Paton and I knew that when we got into mediation we would end up with a master contract. There was no way we were going to get the employers to agree to permit us to whipsaw. But we didn’t sit around and say, “Hey, they won.” You don’t do that. You suddenly come to the realization that, “Are we going to stay out another 60 days with nothing happening and we’ve got our people not working?”
Interestingly, Harry thought we should take the master contract all along. He sided with, for christsake, Adrien Falk, one of the main employers. We had a public meeting with the world there and both of them were arguing for the master contract. We used to call them, in fun, “the Bridges/Falk Axis” after the Hitler/Mussolini Axis. Anyway, from the beginning Harry said, “You guys are going to have to agree to a master contract.” And so we did. We also got some decent concessions in the arbitration proceedings that settled the details of the master contract in 1939.
Around this time the ILWU boycotted the export of scrap iron to Fascist Japan to protest that country’s invasion of China. I participated in the picket lines down on the waterfront. My point here is that this boycott was not related to negotiations or contracts. The ILWU was always socially minded, and not just the ILWU.
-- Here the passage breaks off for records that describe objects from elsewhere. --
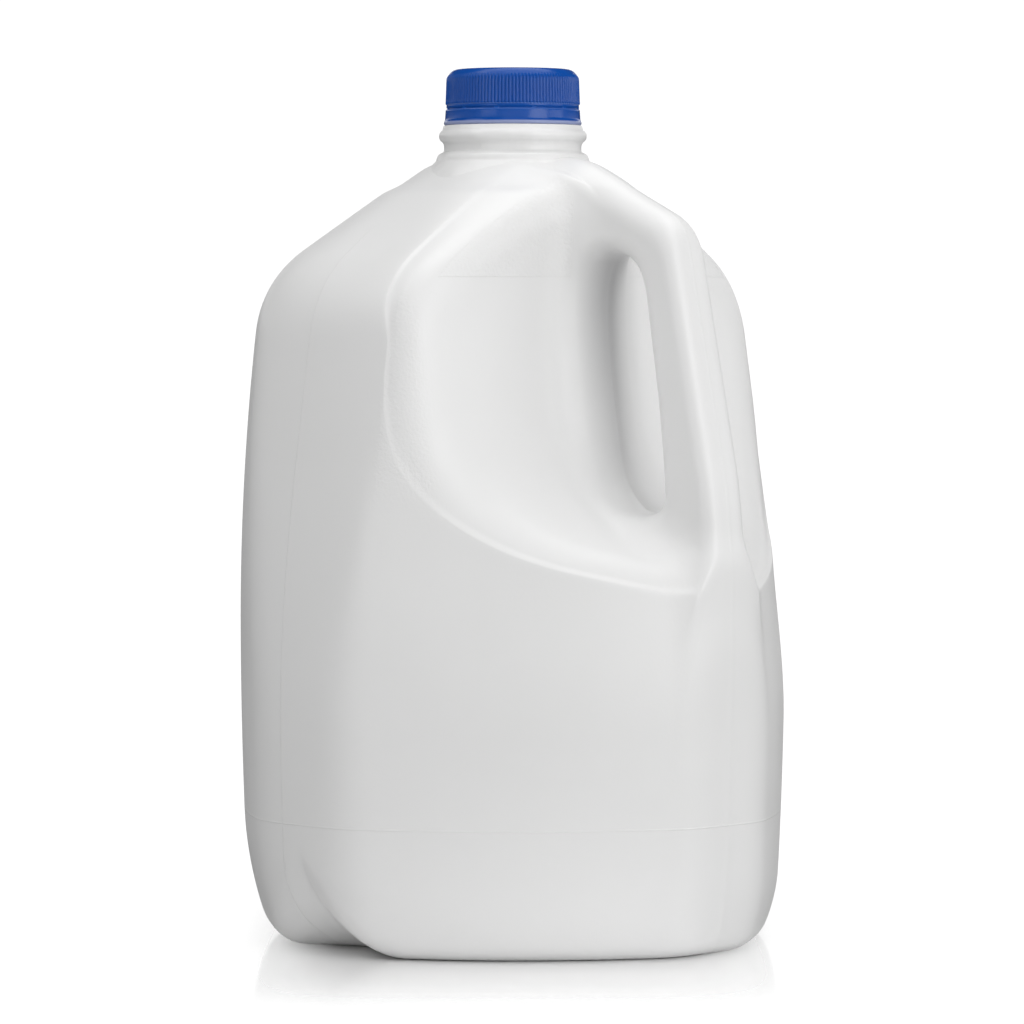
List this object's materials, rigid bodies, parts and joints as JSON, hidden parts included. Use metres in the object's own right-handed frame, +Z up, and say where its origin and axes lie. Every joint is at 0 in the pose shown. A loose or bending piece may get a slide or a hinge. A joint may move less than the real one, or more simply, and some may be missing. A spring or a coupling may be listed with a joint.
{
  "type": "plastic jug",
  "caption": "Square plastic drinks jug with rounded walls, a moulded corner handle with a hand opening, a short neck and a ribbed screw cap.",
  "frame": {"origin": "middle of the flat standing face, on the surface that the jug stands on", "axes": "+Z up along the neck, +X towards the corner that carries the handle, the mould's parting plane is XZ"},
  "size_m": [0.1763, 0.1744, 0.2565],
  "materials": {
    "milky_plastic": "satin, slightly translucent white",
    "blue_plastic": "semi-gloss royal blue"
  },
  "bodies": {
    "root": {"jug": "milky_plastic", "cap": "blue_plastic"}
  },
  "joints": []
}
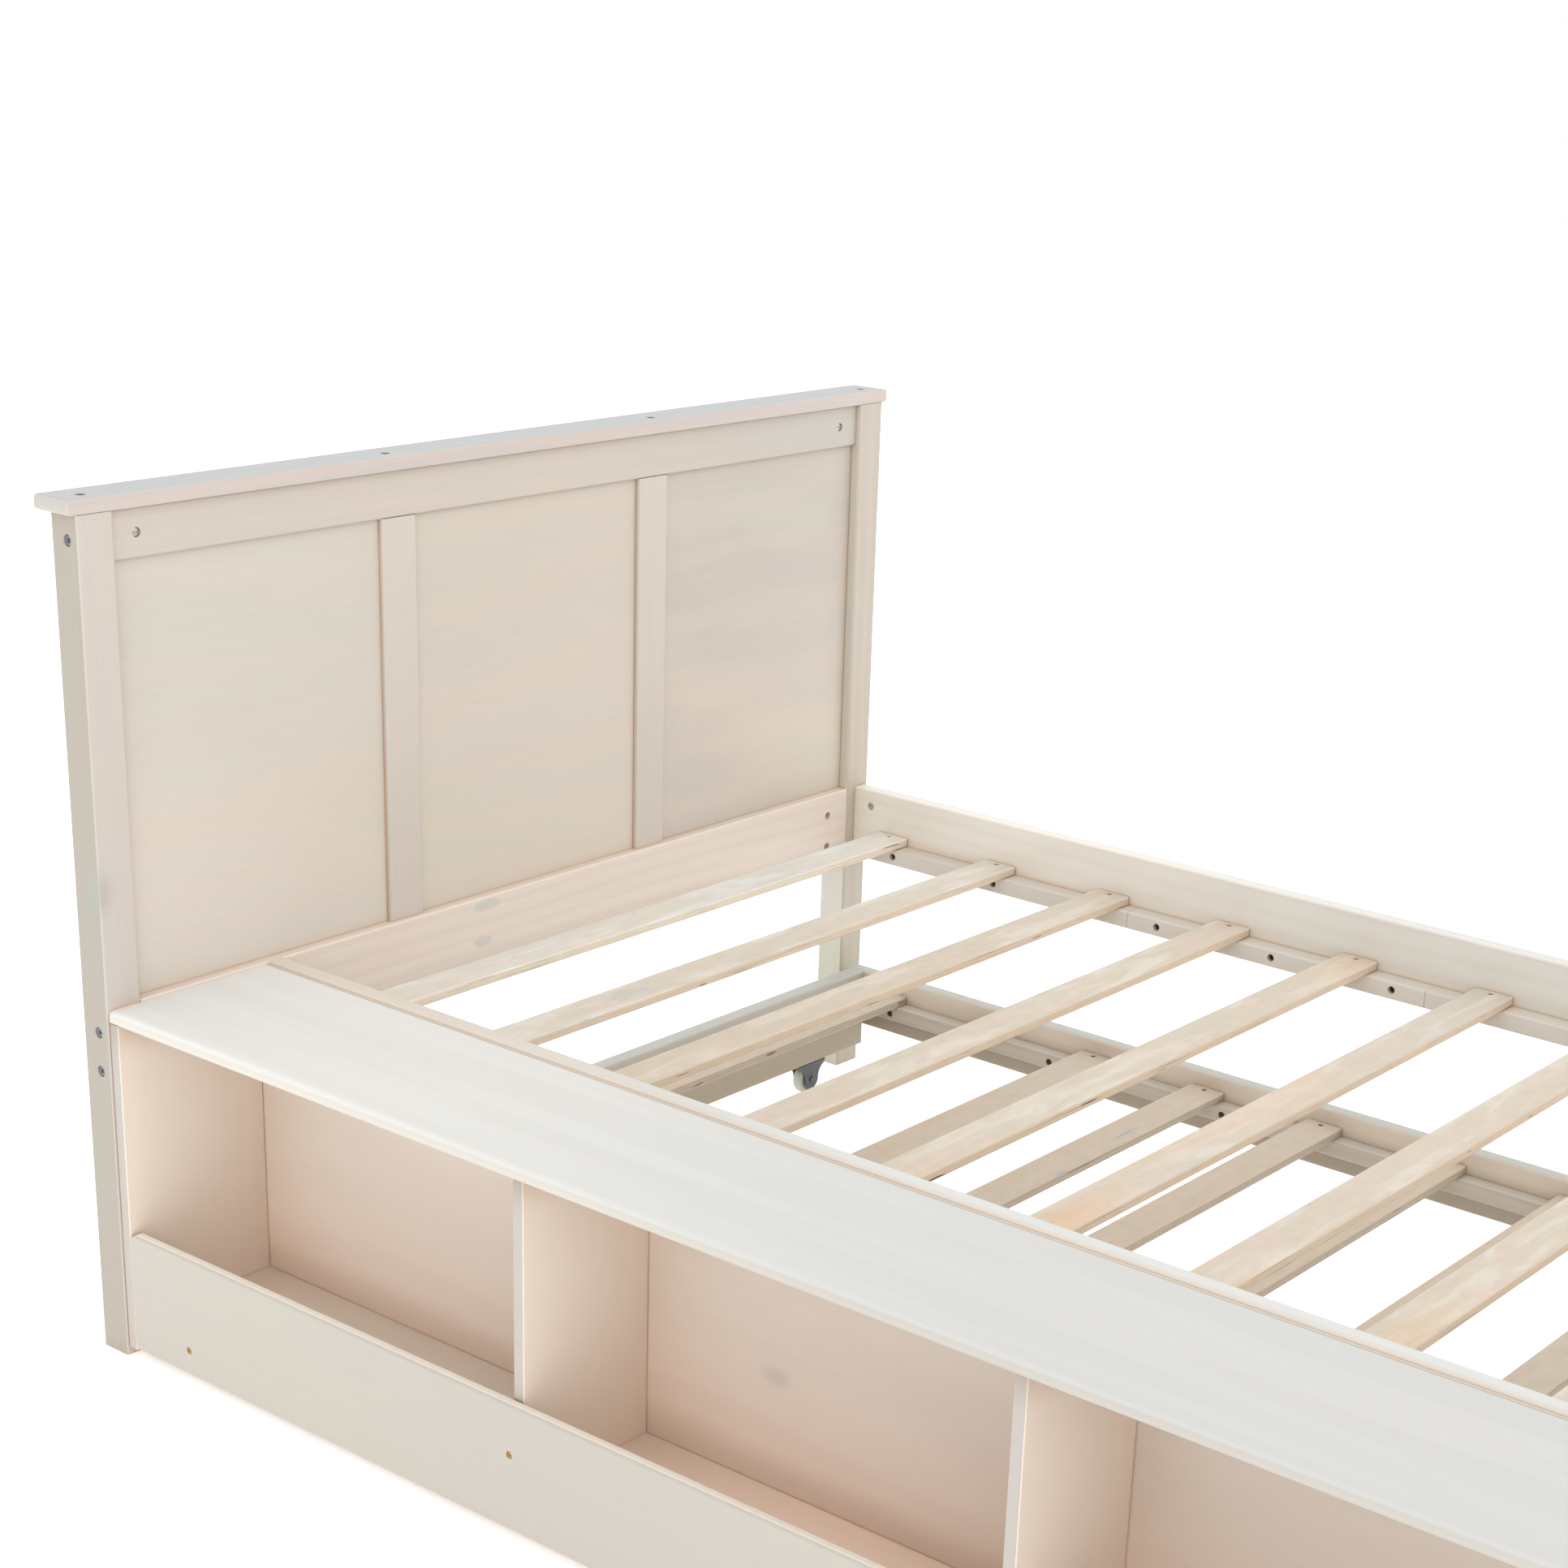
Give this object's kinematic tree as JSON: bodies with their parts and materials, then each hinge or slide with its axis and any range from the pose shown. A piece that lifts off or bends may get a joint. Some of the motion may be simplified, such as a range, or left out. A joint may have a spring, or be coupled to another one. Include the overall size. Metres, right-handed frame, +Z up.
{
  "type": "extendable platform bed",
  "caption": "Platform bed with a panelled headboard, a slatted deck, an open bookcase along one side and a slatted trundle that rolls out on casters from under the other side.",
  "frame": {"origin": "floor level below the middle of the overall box", "axes": "+Z up, +Y towards the headboard, +X towards the side where the trundle rolls out, -X towards the bookcase"},
  "size_m": [1.284, 2.013, 0.9235],
  "materials": {
    "washed_wood": "white-washed softwood, satin, grain showing through",
    "washed_top": "white-washed softwood, cooler where the light falls on it",
    "washed_panel": "white-washed plywood with faint level grain",
    "bookcase_wood": "white-washed boards, satin",
    "ledger_wood": "white-washed strips",
    "slat_wood": "bare pale softwood with eased edges",
    "trundle_wood": "white-washed softwood",
    "zinc_fasteners": "zinc plated steel",
    "brass_screws": "yellow passivated screws",
    "caster_steel": "blue-grey sheet steel",
    "caster_wheel": "pale moulded nylon"
  },
  "bodies": {
    "bed": {"headboard_post_near": "washed_wood", "headboard_post_far": "washed_wood", "headboard_cap": "washed_top", "headboard_top_rail": "washed_wood", "headboard_lower_rail": "washed_wood", "headboard_panel_near": "washed_panel", "headboard_panel_middle": "washed_panel", "headboard_panel_far": "washed_panel", "headboard_stile_near": "washed_wood", "headboard_stile_far": "washed_wood", "headboard_inner_leg": "washed_wood", "footboard_post_near": "washed_wood", "footboard_post_far": "washed_wood", "footboard_rail": "washed_wood", "footboard_inner_leg": "washed_wood", "side_rail_near": "washed_wood", "side_rail_far": "washed_wood", "ledger_near": "ledger_wood", "ledger_far": "ledger_wood", "bed_slat_1": "slat_wood", "bed_slat_2": "slat_wood", "bed_slat_3": "slat_wood", "bed_slat_4": "slat_wood", "bed_slat_5": "slat_wood", "bed_slat_6": "slat_wood", "bed_slat_7": "slat_wood", "bed_slat_8": "slat_wood", "bed_slat_9": "slat_wood", "bed_slat_10": "slat_wood", "bed_slat_11": "slat_wood", "bookcase_top": "washed_top", "bookcase_end_head": "bookcase_wood", "bookcase_end_foot": "bookcase_wood", "bookcase_divider_1": "bookcase_wood", "bookcase_divider_2": "bookcase_wood", "bookcase_back": "bookcase_wood", "bookcase_shelf": "bookcase_wood", "bookcase_front_board": "bookcase_wood", "bookcase_cleat": "ledger_wood", "bed_bolts": "zinc_fasteners", "barrel_nuts": "zinc_fasteners", "ledger_screws": "zinc_fasteners", "slat_screws": "zinc_fasteners", "cap_screws": "zinc_fasteners", "bookcase_screws": "brass_screws"},
    "trundle": {"trundle_head_rail": "trundle_wood", "trundle_foot_rail": "trundle_wood", "trundle_near_rail": "trundle_wood", "trundle_far_rail": "trundle_wood", "trundle_ledgers": "trundle_wood", "trundle_slats": "slat_wood", "caster_forks": "caster_steel", "caster_axles": "zinc_fasteners", "trundle_frame_screws": "zinc_fasteners", "trundle_ledger_screws": "zinc_fasteners", "trundle_slat_screws": "zinc_fasteners"},
    "wheel_near_head": {"caster_wheel_near_head": "caster_wheel"},
    "wheel_near_foot": {"caster_wheel_near_foot": "caster_wheel"},
    "wheel_far_head": {"caster_wheel_far_head": "caster_wheel"},
    "wheel_far_foot": {"caster_wheel_far_foot": "caster_wheel"}
  },
  "joints": [
    {"name": "trundle_roll_out", "type": "slide", "parent": "bed", "child": "trundle", "axis": [1, 0, 0], "range_m": [0, 1]},
    {"name": "wheel_near_head_spin", "type": "hinge", "parent": "trundle", "child": "wheel_near_head", "pos_m": [-0.303, 0.9225, 0.02], "axis": [0, 1, 0], "continuous": true},
    {"name": "wheel_near_foot_spin", "type": "hinge", "parent": "trundle", "child": "wheel_near_foot", "pos_m": [-0.303, -0.9355, 0.02], "axis": [0, 1, 0], "continuous": true},
    {"name": "wheel_far_head_spin", "type": "hinge", "parent": "trundle", "child": "wheel_far_head", "pos_m": [0.482, 0.9225, 0.02], "axis": [0, 1, 0], "continuous": true},
    {"name": "wheel_far_foot_spin", "type": "hinge", "parent": "trundle", "child": "wheel_far_foot", "pos_m": [0.482, -0.9355, 0.02], "axis": [0, 1, 0], "continuous": true}
  ],
  "couplings": [
    {"joint": "wheel_near_head_spin", "follows": "trundle_roll_out", "rad_per_m": 50},
    {"joint": "wheel_near_foot_spin", "follows": "trundle_roll_out", "rad_per_m": 50},
    {"joint": "wheel_far_head_spin", "follows": "trundle_roll_out", "rad_per_m": 50},
    {"joint": "wheel_far_foot_spin", "follows": "trundle_roll_out", "rad_per_m": 50}
  ]
}
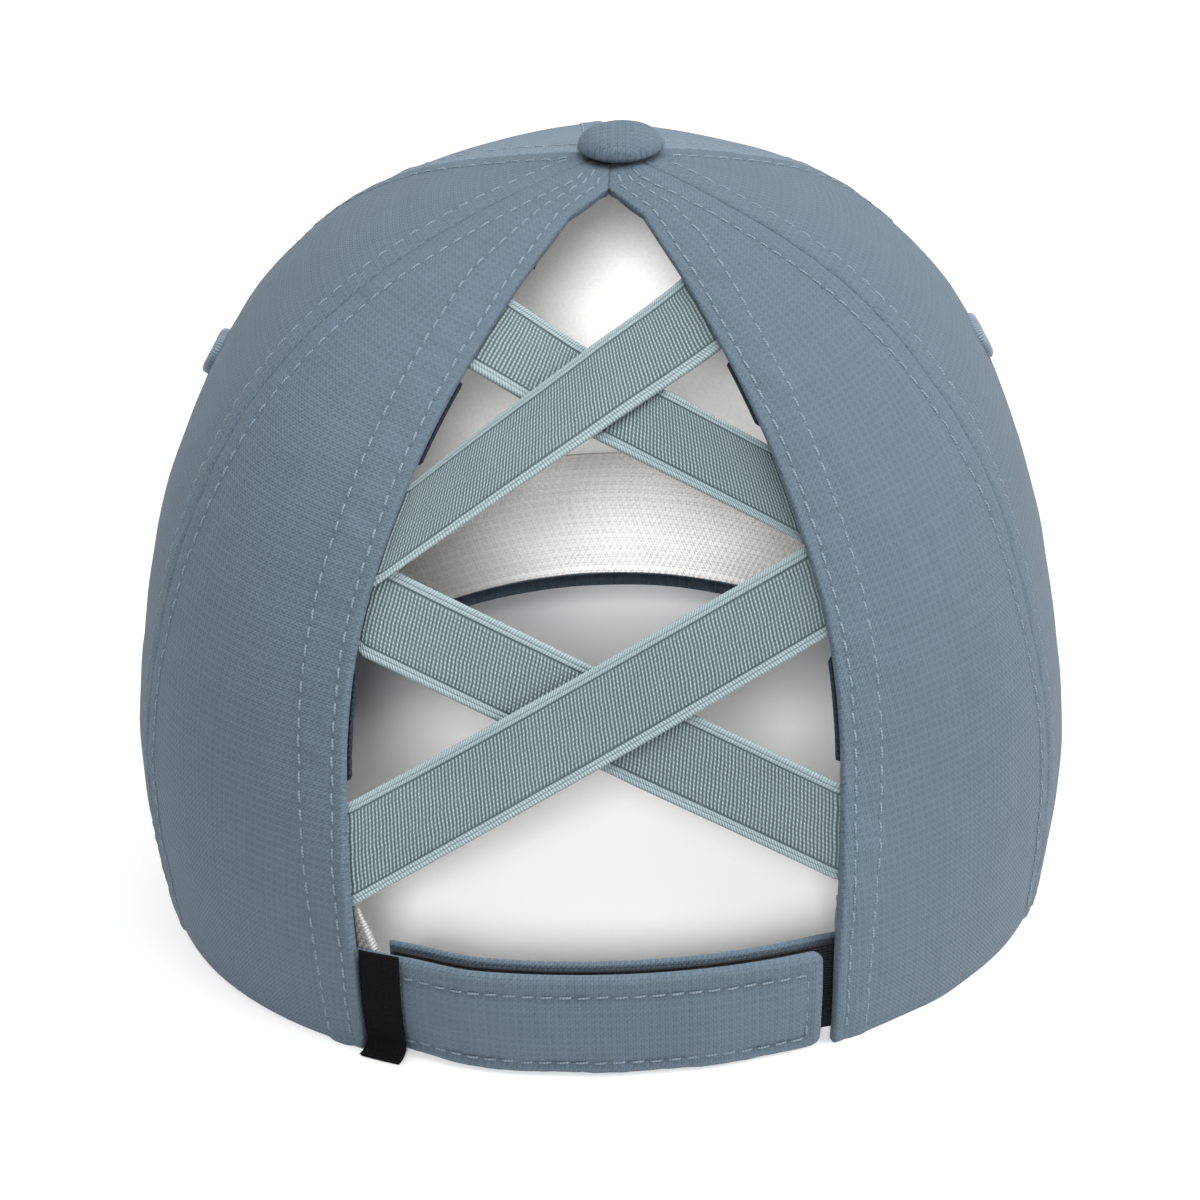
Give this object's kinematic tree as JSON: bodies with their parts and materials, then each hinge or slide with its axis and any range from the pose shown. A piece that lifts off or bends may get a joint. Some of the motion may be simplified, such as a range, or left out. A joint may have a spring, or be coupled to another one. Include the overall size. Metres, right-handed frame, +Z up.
{
  "type": "ponytail baseball cap",
  "caption": "Soft baseball cap with an open back crossed by elastic bands, an adjustable rim tab, a curved peak and a covered button.",
  "frame": {"origin": "bottom centre of the whole cap as it rests, on the table under its middle", "axes": "+Z up, +Y towards the open back, -Y towards the peak, +X towards the wearer's left"},
  "size_m": [0.1724, 0.2596, 0.1389],
  "materials": {
    "shell": "light ripstop polyester weave, dull",
    "elastic": "ribbed woven elastic with selvage lines",
    "binding": "fine twill tape",
    "sweatband": "knitted wicking cloth",
    "loop_tape": "brushed loop pile",
    "thread": "satin embroidery thread",
    "label": "smooth woven tape"
  },
  "bodies": {
    "root": {"panel_front_left": "shell", "panel_front_right": "shell", "panel_side_left": "shell", "panel_side_right": "shell", "panel_back_left": "shell", "panel_back_right": "shell", "peak": "shell", "button": "shell", "closure_tab": "shell", "closure_strap": "shell", "closure_loop": "loop_tape", "sweatband": "sweatband", "hem_tape_left": "binding", "hem_tape_right": "binding", "elastic_upper_over": "elastic", "elastic_upper_under": "elastic", "elastic_lower_over": "elastic", "elastic_lower_under": "elastic", "eyelet_left": "thread", "eyelet_right": "thread", "label": "label"}
  },
  "joints": []
}
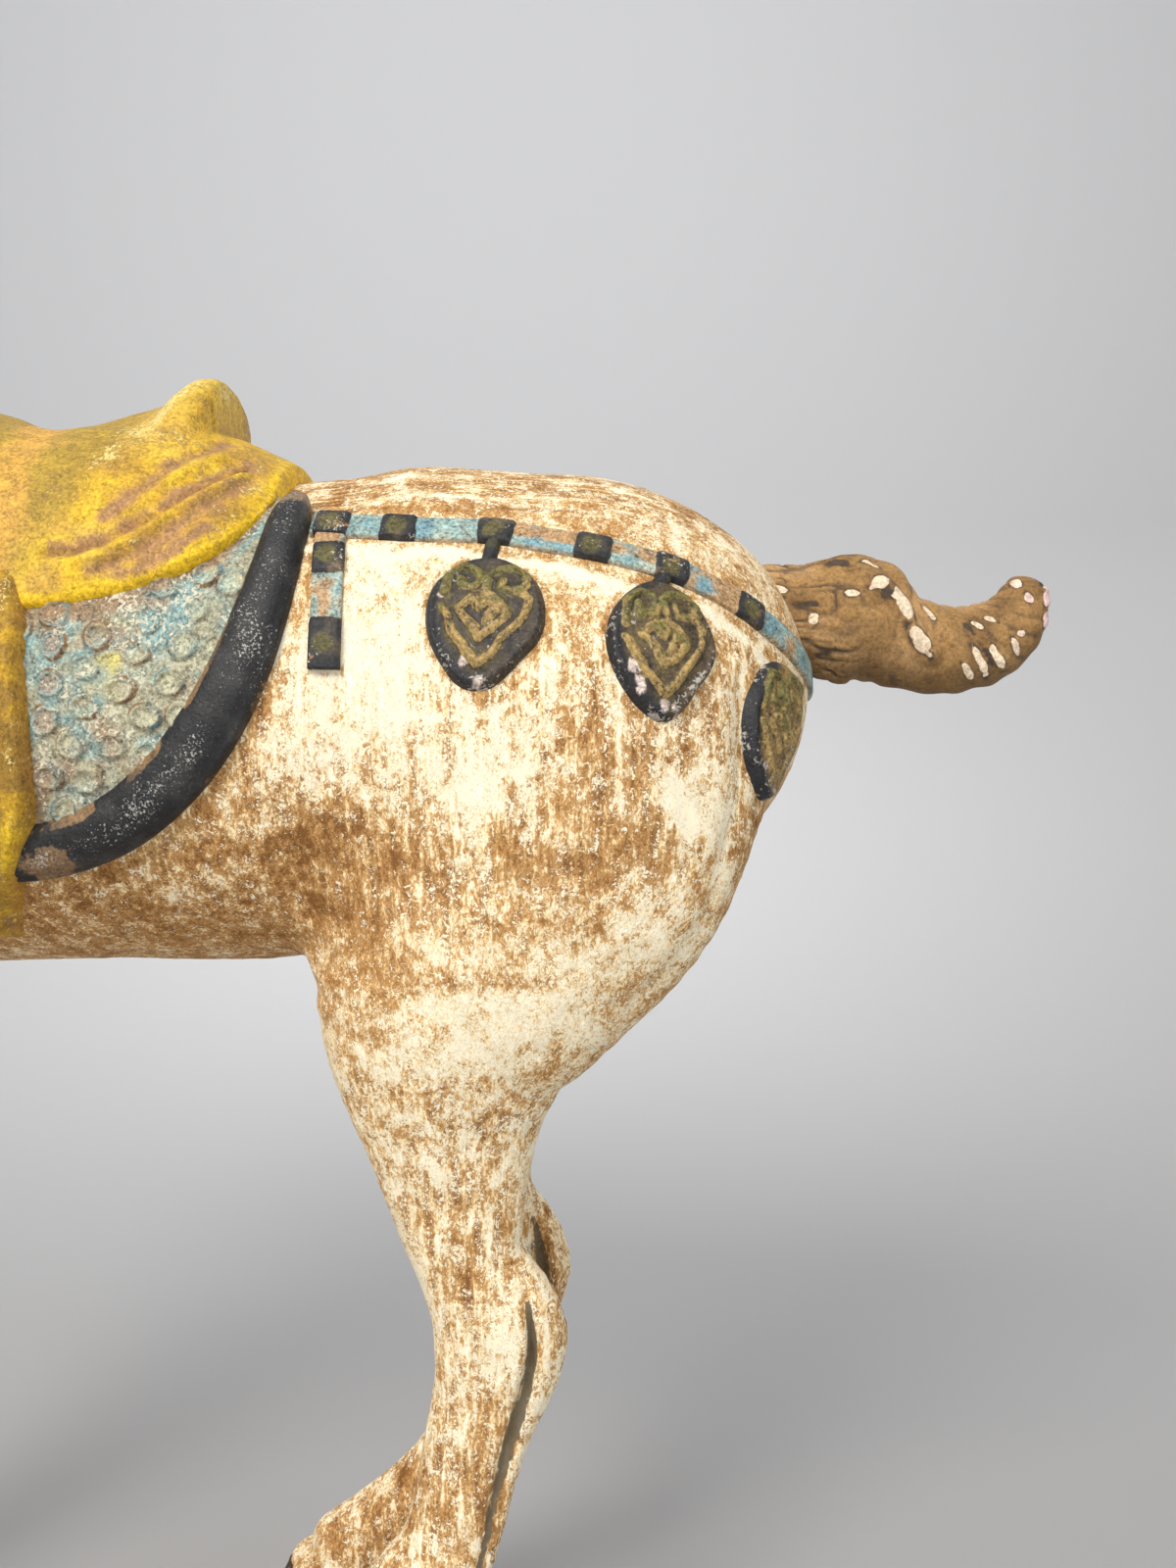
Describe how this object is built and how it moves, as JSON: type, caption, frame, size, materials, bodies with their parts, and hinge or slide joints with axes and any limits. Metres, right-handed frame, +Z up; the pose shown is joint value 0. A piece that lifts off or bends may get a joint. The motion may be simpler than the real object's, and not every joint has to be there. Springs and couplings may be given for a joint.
{
  "type": "horse figure",
  "caption": "Fired clay horse standing on a low plinth, with a draped saddle, rolled rug, strap harness with leaf pendants and a bound tail",
  "frame": {"origin": "middle of the plinth's underside, on the ground", "axes": "+Z up; the horse faces -X and its tail points to +X; its left side faces -Y; the horse is mirror-symmetric about the XZ plane"},
  "size_m": [0.7099, 0.1936, 0.741],
  "materials": {
    "painted_clay": "fired terracotta under a cream slip that is worn through in streaks, with matt yellow, pale blue, olive and black paint",
    "bare_clay": "bare fired terracotta, matt, with worn cream slip"
  },
  "bodies": {
    "root": {"horse": "painted_clay", "plinth": "bare_clay"}
  },
  "joints": []
}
The union movement never said, “All we’re interested in is how much money we’re getting today,” because labor by its very history was part of a social movement. It always asked, “Who the hell got schools? The eight-hour day? The five-day week? Who was concerned about children working?” Despite all the contracts, that’s what it was all about. It was about concern for all people. That’s why the ILWU boycotted the scrap iron and I was on the picket lines, protesting what the Japanese were doing to the Chinese.